The request
In the records below, tally every line containing "materials". Report only the total.

Entries with parts and joints
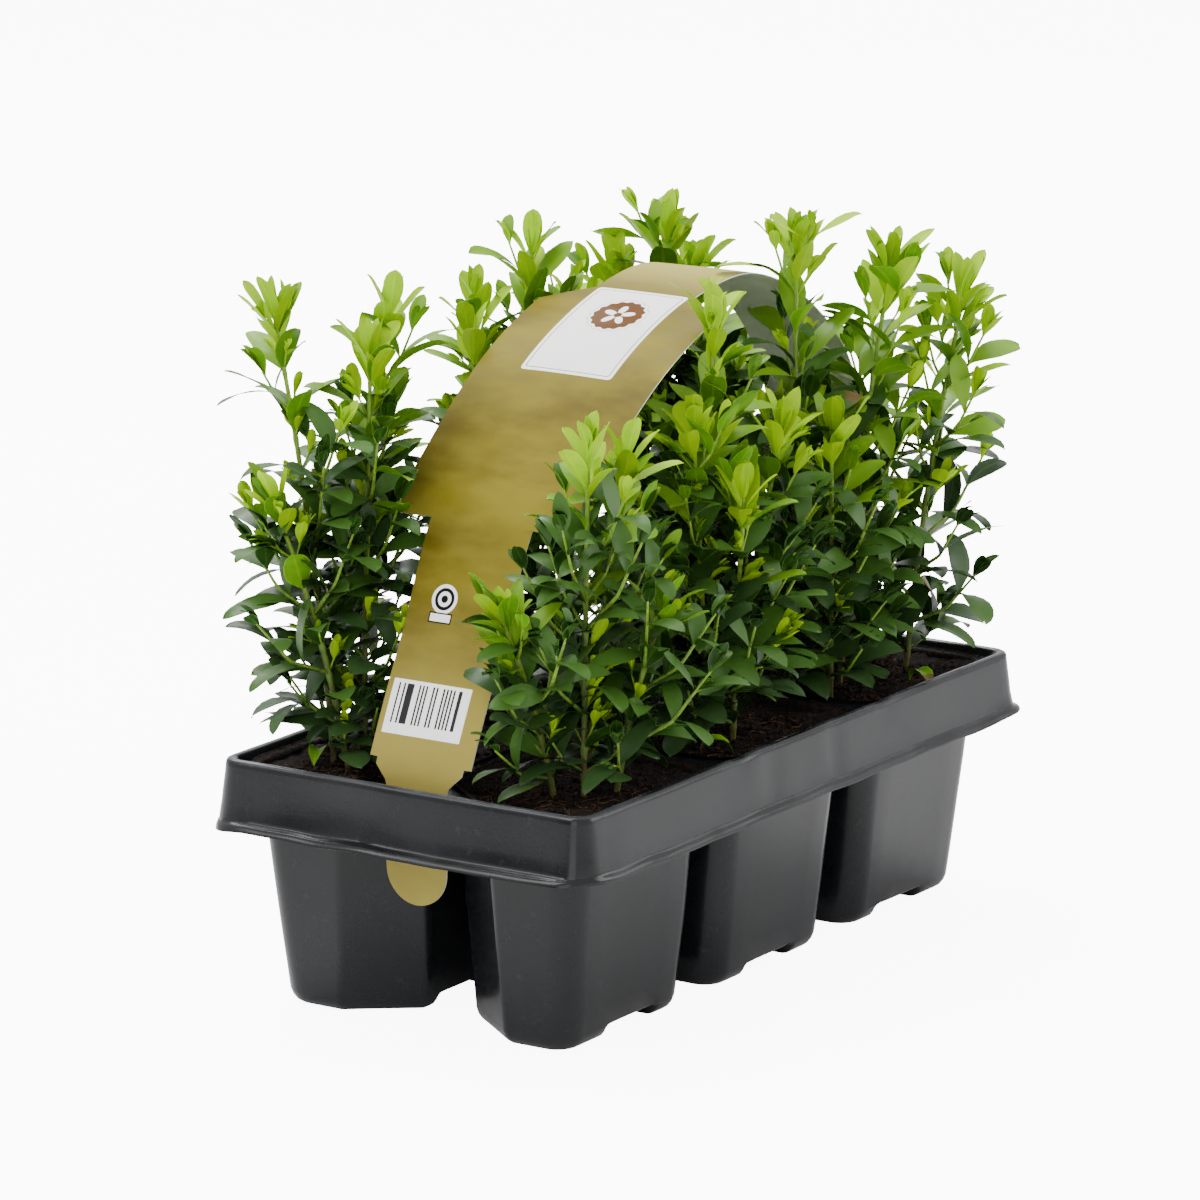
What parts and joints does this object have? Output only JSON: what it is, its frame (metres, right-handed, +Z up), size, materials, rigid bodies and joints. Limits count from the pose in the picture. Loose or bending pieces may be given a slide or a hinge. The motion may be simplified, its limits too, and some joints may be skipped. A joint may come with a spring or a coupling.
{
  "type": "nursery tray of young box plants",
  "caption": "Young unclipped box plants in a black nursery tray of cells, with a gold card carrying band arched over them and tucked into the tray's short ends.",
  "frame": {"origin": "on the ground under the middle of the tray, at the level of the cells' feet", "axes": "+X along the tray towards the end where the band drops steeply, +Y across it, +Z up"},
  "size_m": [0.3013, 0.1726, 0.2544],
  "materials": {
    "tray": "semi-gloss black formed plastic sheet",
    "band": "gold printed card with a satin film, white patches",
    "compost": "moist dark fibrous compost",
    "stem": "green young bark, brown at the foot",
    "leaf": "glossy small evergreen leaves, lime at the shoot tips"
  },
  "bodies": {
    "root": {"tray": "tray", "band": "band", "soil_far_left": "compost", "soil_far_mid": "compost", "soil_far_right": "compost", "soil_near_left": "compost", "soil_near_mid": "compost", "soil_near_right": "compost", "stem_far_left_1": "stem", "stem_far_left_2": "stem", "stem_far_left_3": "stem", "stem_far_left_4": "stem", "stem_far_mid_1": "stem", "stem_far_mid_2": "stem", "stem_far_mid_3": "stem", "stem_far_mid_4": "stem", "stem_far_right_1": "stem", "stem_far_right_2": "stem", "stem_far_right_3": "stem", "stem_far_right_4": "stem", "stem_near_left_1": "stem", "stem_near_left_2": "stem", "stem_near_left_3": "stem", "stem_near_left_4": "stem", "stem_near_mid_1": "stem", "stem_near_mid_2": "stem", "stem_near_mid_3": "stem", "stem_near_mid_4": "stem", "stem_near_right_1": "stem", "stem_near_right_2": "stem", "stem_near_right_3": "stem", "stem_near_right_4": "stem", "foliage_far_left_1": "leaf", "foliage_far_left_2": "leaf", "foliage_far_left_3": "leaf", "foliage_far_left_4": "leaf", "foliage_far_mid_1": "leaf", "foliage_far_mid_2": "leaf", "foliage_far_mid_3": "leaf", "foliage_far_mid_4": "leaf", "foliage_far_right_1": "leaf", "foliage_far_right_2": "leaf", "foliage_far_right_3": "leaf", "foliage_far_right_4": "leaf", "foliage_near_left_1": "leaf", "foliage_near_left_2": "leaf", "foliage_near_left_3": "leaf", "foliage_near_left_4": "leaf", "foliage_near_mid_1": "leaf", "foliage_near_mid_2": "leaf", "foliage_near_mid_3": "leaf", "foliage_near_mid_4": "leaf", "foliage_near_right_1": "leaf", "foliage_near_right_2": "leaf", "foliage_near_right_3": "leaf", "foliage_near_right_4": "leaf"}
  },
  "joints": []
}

* * *

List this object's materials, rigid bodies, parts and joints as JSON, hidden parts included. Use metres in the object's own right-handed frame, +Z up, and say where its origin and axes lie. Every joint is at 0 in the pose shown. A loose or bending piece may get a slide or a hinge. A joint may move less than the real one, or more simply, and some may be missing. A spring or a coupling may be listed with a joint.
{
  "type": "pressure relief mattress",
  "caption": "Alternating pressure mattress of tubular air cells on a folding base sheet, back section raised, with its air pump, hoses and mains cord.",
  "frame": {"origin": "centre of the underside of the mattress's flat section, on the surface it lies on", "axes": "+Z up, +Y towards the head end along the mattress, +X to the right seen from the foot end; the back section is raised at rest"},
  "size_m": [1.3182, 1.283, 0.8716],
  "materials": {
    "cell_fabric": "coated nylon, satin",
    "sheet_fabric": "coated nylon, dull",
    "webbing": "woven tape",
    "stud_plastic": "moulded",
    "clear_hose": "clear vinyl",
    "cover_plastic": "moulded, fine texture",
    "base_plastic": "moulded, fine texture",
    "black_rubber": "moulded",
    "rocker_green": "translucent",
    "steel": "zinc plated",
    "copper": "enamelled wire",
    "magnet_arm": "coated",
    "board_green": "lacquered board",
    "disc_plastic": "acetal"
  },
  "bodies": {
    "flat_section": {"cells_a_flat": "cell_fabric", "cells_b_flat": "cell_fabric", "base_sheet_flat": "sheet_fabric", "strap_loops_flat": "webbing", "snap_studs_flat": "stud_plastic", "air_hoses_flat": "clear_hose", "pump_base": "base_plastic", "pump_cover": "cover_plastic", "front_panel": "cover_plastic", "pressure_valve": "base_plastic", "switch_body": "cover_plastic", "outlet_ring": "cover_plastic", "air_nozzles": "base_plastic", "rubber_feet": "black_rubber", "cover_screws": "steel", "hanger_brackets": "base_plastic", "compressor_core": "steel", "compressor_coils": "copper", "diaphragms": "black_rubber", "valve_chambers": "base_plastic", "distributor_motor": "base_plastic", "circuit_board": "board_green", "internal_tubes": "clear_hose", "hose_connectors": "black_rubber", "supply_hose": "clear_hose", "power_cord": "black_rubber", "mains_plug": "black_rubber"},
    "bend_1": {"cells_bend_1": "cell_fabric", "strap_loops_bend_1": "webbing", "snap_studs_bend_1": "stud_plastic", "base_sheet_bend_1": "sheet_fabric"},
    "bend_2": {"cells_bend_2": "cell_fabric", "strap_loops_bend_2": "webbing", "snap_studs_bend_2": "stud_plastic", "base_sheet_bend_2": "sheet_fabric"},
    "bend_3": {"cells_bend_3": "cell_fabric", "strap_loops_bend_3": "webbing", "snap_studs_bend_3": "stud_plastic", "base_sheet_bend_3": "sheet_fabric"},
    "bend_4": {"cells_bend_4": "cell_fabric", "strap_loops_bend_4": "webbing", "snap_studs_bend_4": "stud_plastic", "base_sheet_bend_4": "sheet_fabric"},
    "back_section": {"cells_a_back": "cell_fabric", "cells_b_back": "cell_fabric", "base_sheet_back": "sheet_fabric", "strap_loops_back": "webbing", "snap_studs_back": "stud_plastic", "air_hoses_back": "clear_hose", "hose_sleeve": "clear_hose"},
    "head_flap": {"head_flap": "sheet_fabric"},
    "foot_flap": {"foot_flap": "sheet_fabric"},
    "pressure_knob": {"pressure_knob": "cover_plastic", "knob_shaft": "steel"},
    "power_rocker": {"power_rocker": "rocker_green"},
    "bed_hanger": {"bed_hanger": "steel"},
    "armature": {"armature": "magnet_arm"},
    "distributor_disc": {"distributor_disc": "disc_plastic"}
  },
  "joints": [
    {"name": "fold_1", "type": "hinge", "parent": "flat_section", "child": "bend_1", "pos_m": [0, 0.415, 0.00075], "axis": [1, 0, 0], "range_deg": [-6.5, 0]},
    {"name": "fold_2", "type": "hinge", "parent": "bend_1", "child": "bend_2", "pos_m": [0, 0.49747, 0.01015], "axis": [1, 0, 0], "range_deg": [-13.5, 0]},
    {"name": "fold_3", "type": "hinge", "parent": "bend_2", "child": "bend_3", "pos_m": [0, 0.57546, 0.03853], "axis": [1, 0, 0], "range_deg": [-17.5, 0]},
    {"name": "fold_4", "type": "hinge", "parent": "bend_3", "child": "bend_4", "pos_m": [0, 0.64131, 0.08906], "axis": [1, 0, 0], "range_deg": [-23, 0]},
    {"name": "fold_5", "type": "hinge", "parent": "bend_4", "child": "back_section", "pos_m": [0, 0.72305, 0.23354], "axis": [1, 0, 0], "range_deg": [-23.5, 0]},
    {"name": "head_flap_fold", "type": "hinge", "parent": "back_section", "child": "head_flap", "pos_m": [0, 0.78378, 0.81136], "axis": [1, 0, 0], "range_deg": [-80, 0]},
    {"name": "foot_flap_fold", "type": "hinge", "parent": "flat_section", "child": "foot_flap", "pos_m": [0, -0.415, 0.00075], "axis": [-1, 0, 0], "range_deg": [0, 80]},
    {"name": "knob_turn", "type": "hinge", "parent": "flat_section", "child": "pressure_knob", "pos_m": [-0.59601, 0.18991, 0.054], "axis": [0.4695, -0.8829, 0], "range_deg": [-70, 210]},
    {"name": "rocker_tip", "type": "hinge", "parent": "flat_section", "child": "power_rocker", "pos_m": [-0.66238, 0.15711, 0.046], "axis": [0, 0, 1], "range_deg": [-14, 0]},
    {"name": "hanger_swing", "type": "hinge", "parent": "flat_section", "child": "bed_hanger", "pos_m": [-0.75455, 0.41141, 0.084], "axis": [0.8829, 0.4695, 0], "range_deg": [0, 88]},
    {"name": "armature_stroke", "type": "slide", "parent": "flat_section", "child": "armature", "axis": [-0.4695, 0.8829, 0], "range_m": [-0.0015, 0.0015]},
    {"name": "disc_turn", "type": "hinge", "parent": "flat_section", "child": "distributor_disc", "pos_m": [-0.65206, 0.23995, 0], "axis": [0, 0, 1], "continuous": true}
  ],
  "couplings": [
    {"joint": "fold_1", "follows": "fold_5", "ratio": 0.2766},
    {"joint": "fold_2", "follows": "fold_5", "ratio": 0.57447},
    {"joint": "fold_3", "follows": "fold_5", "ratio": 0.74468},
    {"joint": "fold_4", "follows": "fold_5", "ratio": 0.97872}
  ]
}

Solution for this task
4